=== Set task ===
Using the data below, repeat all of it precisely.

=== Material provided ===
— START —

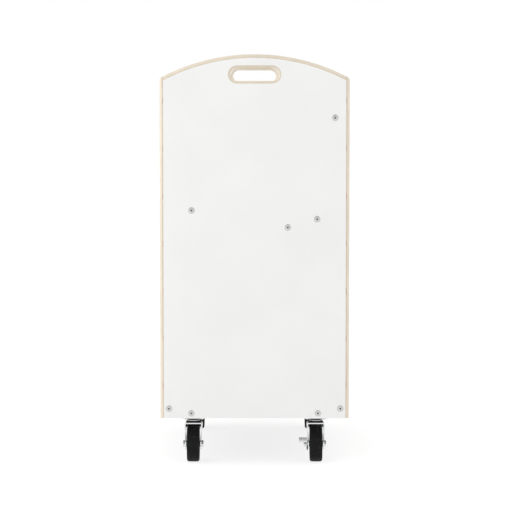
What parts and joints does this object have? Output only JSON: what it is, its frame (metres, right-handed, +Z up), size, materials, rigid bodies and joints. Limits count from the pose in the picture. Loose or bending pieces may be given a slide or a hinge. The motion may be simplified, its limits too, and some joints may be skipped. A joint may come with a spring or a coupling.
{
  "type": "book trolley",
  "caption": "Book trolley with arched plywood end panels, slotted hand holes, a tilted upper shelf with back panel, a lipped base board and swivel casters with side brakes.",
  "frame": {"origin": "on the floor, under the middle of the trolley", "axes": "+Z up; Y along the trolley, with the pictured end panel facing -Y; X across it, +X to the right in the picture, on the side where the back panel stands"},
  "size_m": [0.52, 0.774, 1.128],
  "materials": {
    "birch_plywood": "clear lacquer, satin",
    "white_laminate": "satin",
    "bright_nickel": "polished",
    "bright_zinc": "zinc plated",
    "bearing_steel": "ground",
    "black_tyre": "matt",
    "dark_hub": "moulded",
    "dark_cam": "satin"
  },
  "bodies": {
    "root": {"front_end_panel": "birch_plywood", "front_panel_laminates": "white_laminate", "rear_end_panel": "birch_plywood", "rear_panel_laminates": "white_laminate", "base_board": "birch_plywood", "base_laminates": "white_laminate", "left_lip_rail": "birch_plywood", "right_lip_rail": "birch_plywood", "rail_laminates": "white_laminate", "tilted_shelf": "birch_plywood", "shelf_laminates": "white_laminate", "back_panel": "birch_plywood", "back_panel_laminates": "white_laminate", "connector_bolts": "bright_nickel", "barrel_nuts": "bright_zinc", "plate_screws": "bright_zinc", "top_plate_front_left": "bright_zinc", "upper_race_front_left": "bearing_steel", "king_pin_front_left": "bright_zinc", "top_plate_front_right": "bright_zinc", "upper_race_front_right": "bearing_steel", "king_pin_front_right": "bright_zinc", "top_plate_rear_left": "bright_zinc", "upper_race_rear_left": "bearing_steel", "king_pin_rear_left": "bright_zinc", "top_plate_rear_right": "bright_zinc", "upper_race_rear_right": "bearing_steel", "king_pin_rear_right": "bright_zinc"},
    "swivel_front_left": {"fork_front_left": "bright_zinc", "race_balls_front_left": "bearing_steel", "axle_bolt_front_left": "bright_zinc", "axle_nut_front_left": "bright_zinc", "axle_sleeve_front_left": "bearing_steel"},
    "wheel_front_left": {"wheel_hub_front_left": "dark_hub", "tyre_front_left": "black_tyre"},
    "swivel_front_right": {"fork_front_right": "bright_zinc", "race_balls_front_right": "bearing_steel", "axle_bolt_front_right": "bright_zinc", "axle_nut_front_right": "bright_zinc", "axle_sleeve_front_right": "bearing_steel"},
    "wheel_front_right": {"wheel_hub_front_right": "dark_hub", "tyre_front_right": "black_tyre"},
    "brake_front_right": {"brake_lever_front_right": "bright_zinc", "brake_cam_front_right": "dark_cam"},
    "swivel_rear_left": {"fork_rear_left": "bright_zinc", "race_balls_rear_left": "bearing_steel", "axle_bolt_rear_left": "bright_zinc", "axle_nut_rear_left": "bright_zinc", "axle_sleeve_rear_left": "bearing_steel"},
    "wheel_rear_left": {"wheel_hub_rear_left": "dark_hub", "tyre_rear_left": "black_tyre"},
    "brake_rear_left": {"brake_lever_rear_left": "bright_zinc", "brake_cam_rear_left": "dark_cam"},
    "swivel_rear_right": {"fork_rear_right": "bright_zinc", "race_balls_rear_right": "bearing_steel", "axle_bolt_rear_right": "bright_zinc", "axle_nut_rear_right": "bright_zinc", "axle_sleeve_rear_right": "bearing_steel"},
    "wheel_rear_right": {"wheel_hub_rear_right": "dark_hub", "tyre_rear_right": "black_tyre"}
  },
  "joints": [
    {"name": "caster_swivel_front_left", "type": "hinge", "parent": "root", "child": "swivel_front_left", "pos_m": [-0.1704, -0.303, 0.109], "axis": [0, 0, 1], "continuous": true},
    {"name": "wheel_spin_front_left", "type": "hinge", "parent": "swivel_front_left", "child": "wheel_front_left", "pos_m": [-0.1704, -0.337, 0.05], "axis": [1, 0, 0], "continuous": true},
    {"name": "caster_swivel_front_right", "type": "hinge", "parent": "root", "child": "swivel_front_right", "pos_m": [0.1704, -0.303, 0.109], "axis": [0, 0, 1], "continuous": true},
    {"name": "wheel_spin_front_right", "type": "hinge", "parent": "swivel_front_right", "child": "wheel_front_right", "pos_m": [0.1704, -0.337, 0.05], "axis": [1, 0, 0], "continuous": true},
    {"name": "brake_press_front_right", "type": "hinge", "parent": "swivel_front_right", "child": "brake_front_right", "pos_m": [0.1704, -0.337, 0.05], "axis": [1, 0, 0], "range_deg": [0, 30]},
    {"name": "caster_swivel_rear_left", "type": "hinge", "parent": "root", "child": "swivel_rear_left", "pos_m": [-0.1704, 0.303, 0.109], "axis": [0, 0, 1], "continuous": true},
    {"name": "wheel_spin_rear_left", "type": "hinge", "parent": "swivel_rear_left", "child": "wheel_rear_left", "pos_m": [-0.1704, 0.269, 0.05], "axis": [1, 0, 0], "continuous": true},
    {"name": "brake_press_rear_left", "type": "hinge", "parent": "swivel_rear_left", "child": "brake_rear_left", "pos_m": [-0.1704, 0.269, 0.05], "axis": [1, 0, 0], "range_deg": [0, 30]},
    {"name": "caster_swivel_rear_right", "type": "hinge", "parent": "root", "child": "swivel_rear_right", "pos_m": [0.1704, 0.303, 0.109], "axis": [0, 0, 1], "continuous": true},
    {"name": "wheel_spin_rear_right", "type": "hinge", "parent": "swivel_rear_right", "child": "wheel_rear_right", "pos_m": [0.1704, 0.269, 0.05], "axis": [1, 0, 0], "continuous": true}
  ]
}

— END —

=== Full solution ===
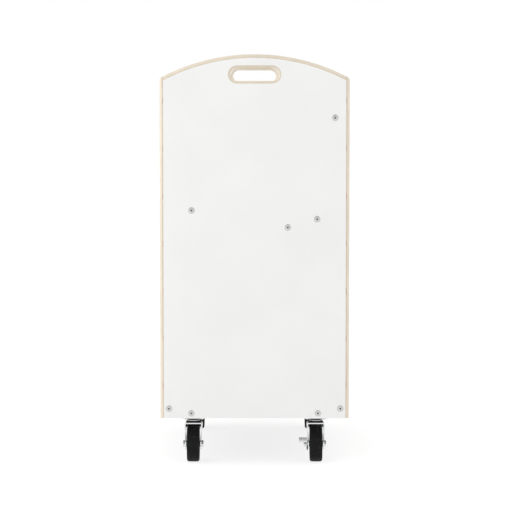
What parts and joints does this object have? Output only JSON: what it is, its frame (metres, right-handed, +Z up), size, materials, rigid bodies and joints. Limits count from the pose in the picture. Loose or bending pieces may be given a slide or a hinge. The motion may be simplified, its limits too, and some joints may be skipped. A joint may come with a spring or a coupling.
{
  "type": "book trolley",
  "caption": "Book trolley with arched plywood end panels, slotted hand holes, a tilted upper shelf with back panel, a lipped base board and swivel casters with side brakes.",
  "frame": {"origin": "on the floor, under the middle of the trolley", "axes": "+Z up; Y along the trolley, with the pictured end panel facing -Y; X across it, +X to the right in the picture, on the side where the back panel stands"},
  "size_m": [0.52, 0.774, 1.128],
  "materials": {
    "birch_plywood": "clear lacquer, satin",
    "white_laminate": "satin",
    "bright_nickel": "polished",
    "bright_zinc": "zinc plated",
    "bearing_steel": "ground",
    "black_tyre": "matt",
    "dark_hub": "moulded",
    "dark_cam": "satin"
  },
  "bodies": {
    "root": {"front_end_panel": "birch_plywood", "front_panel_laminates": "white_laminate", "rear_end_panel": "birch_plywood", "rear_panel_laminates": "white_laminate", "base_board": "birch_plywood", "base_laminates": "white_laminate", "left_lip_rail": "birch_plywood", "right_lip_rail": "birch_plywood", "rail_laminates": "white_laminate", "tilted_shelf": "birch_plywood", "shelf_laminates": "white_laminate", "back_panel": "birch_plywood", "back_panel_laminates": "white_laminate", "connector_bolts": "bright_nickel", "barrel_nuts": "bright_zinc", "plate_screws": "bright_zinc", "top_plate_front_left": "bright_zinc", "upper_race_front_left": "bearing_steel", "king_pin_front_left": "bright_zinc", "top_plate_front_right": "bright_zinc", "upper_race_front_right": "bearing_steel", "king_pin_front_right": "bright_zinc", "top_plate_rear_left": "bright_zinc", "upper_race_rear_left": "bearing_steel", "king_pin_rear_left": "bright_zinc", "top_plate_rear_right": "bright_zinc", "upper_race_rear_right": "bearing_steel", "king_pin_rear_right": "bright_zinc"},
    "swivel_front_left": {"fork_front_left": "bright_zinc", "race_balls_front_left": "bearing_steel", "axle_bolt_front_left": "bright_zinc", "axle_nut_front_left": "bright_zinc", "axle_sleeve_front_left": "bearing_steel"},
    "wheel_front_left": {"wheel_hub_front_left": "dark_hub", "tyre_front_left": "black_tyre"},
    "swivel_front_right": {"fork_front_right": "bright_zinc", "race_balls_front_right": "bearing_steel", "axle_bolt_front_right": "bright_zinc", "axle_nut_front_right": "bright_zinc", "axle_sleeve_front_right": "bearing_steel"},
    "wheel_front_right": {"wheel_hub_front_right": "dark_hub", "tyre_front_right": "black_tyre"},
    "brake_front_right": {"brake_lever_front_right": "bright_zinc", "brake_cam_front_right": "dark_cam"},
    "swivel_rear_left": {"fork_rear_left": "bright_zinc", "race_balls_rear_left": "bearing_steel", "axle_bolt_rear_left": "bright_zinc", "axle_nut_rear_left": "bright_zinc", "axle_sleeve_rear_left": "bearing_steel"},
    "wheel_rear_left": {"wheel_hub_rear_left": "dark_hub", "tyre_rear_left": "black_tyre"},
    "brake_rear_left": {"brake_lever_rear_left": "bright_zinc", "brake_cam_rear_left": "dark_cam"},
    "swivel_rear_right": {"fork_rear_right": "bright_zinc", "race_balls_rear_right": "bearing_steel", "axle_bolt_rear_right": "bright_zinc", "axle_nut_rear_right": "bright_zinc", "axle_sleeve_rear_right": "bearing_steel"},
    "wheel_rear_right": {"wheel_hub_rear_right": "dark_hub", "tyre_rear_right": "black_tyre"}
  },
  "joints": [
    {"name": "caster_swivel_front_left", "type": "hinge", "parent": "root", "child": "swivel_front_left", "pos_m": [-0.1704, -0.303, 0.109], "axis": [0, 0, 1], "continuous": true},
    {"name": "wheel_spin_front_left", "type": "hinge", "parent": "swivel_front_left", "child": "wheel_front_left", "pos_m": [-0.1704, -0.337, 0.05], "axis": [1, 0, 0], "continuous": true},
    {"name": "caster_swivel_front_right", "type": "hinge", "parent": "root", "child": "swivel_front_right", "pos_m": [0.1704, -0.303, 0.109], "axis": [0, 0, 1], "continuous": true},
    {"name": "wheel_spin_front_right", "type": "hinge", "parent": "swivel_front_right", "child": "wheel_front_right", "pos_m": [0.1704, -0.337, 0.05], "axis": [1, 0, 0], "continuous": true},
    {"name": "brake_press_front_right", "type": "hinge", "parent": "swivel_front_right", "child": "brake_front_right", "pos_m": [0.1704, -0.337, 0.05], "axis": [1, 0, 0], "range_deg": [0, 30]},
    {"name": "caster_swivel_rear_left", "type": "hinge", "parent": "root", "child": "swivel_rear_left", "pos_m": [-0.1704, 0.303, 0.109], "axis": [0, 0, 1], "continuous": true},
    {"name": "wheel_spin_rear_left", "type": "hinge", "parent": "swivel_rear_left", "child": "wheel_rear_left", "pos_m": [-0.1704, 0.269, 0.05], "axis": [1, 0, 0], "continuous": true},
    {"name": "brake_press_rear_left", "type": "hinge", "parent": "swivel_rear_left", "child": "brake_rear_left", "pos_m": [-0.1704, 0.269, 0.05], "axis": [1, 0, 0], "range_deg": [0, 30]},
    {"name": "caster_swivel_rear_right", "type": "hinge", "parent": "root", "child": "swivel_rear_right", "pos_m": [0.1704, 0.303, 0.109], "axis": [0, 0, 1], "continuous": true},
    {"name": "wheel_spin_rear_right", "type": "hinge", "parent": "swivel_rear_right", "child": "wheel_rear_right", "pos_m": [0.1704, 0.269, 0.05], "axis": [1, 0, 0], "continuous": true}
  ]
}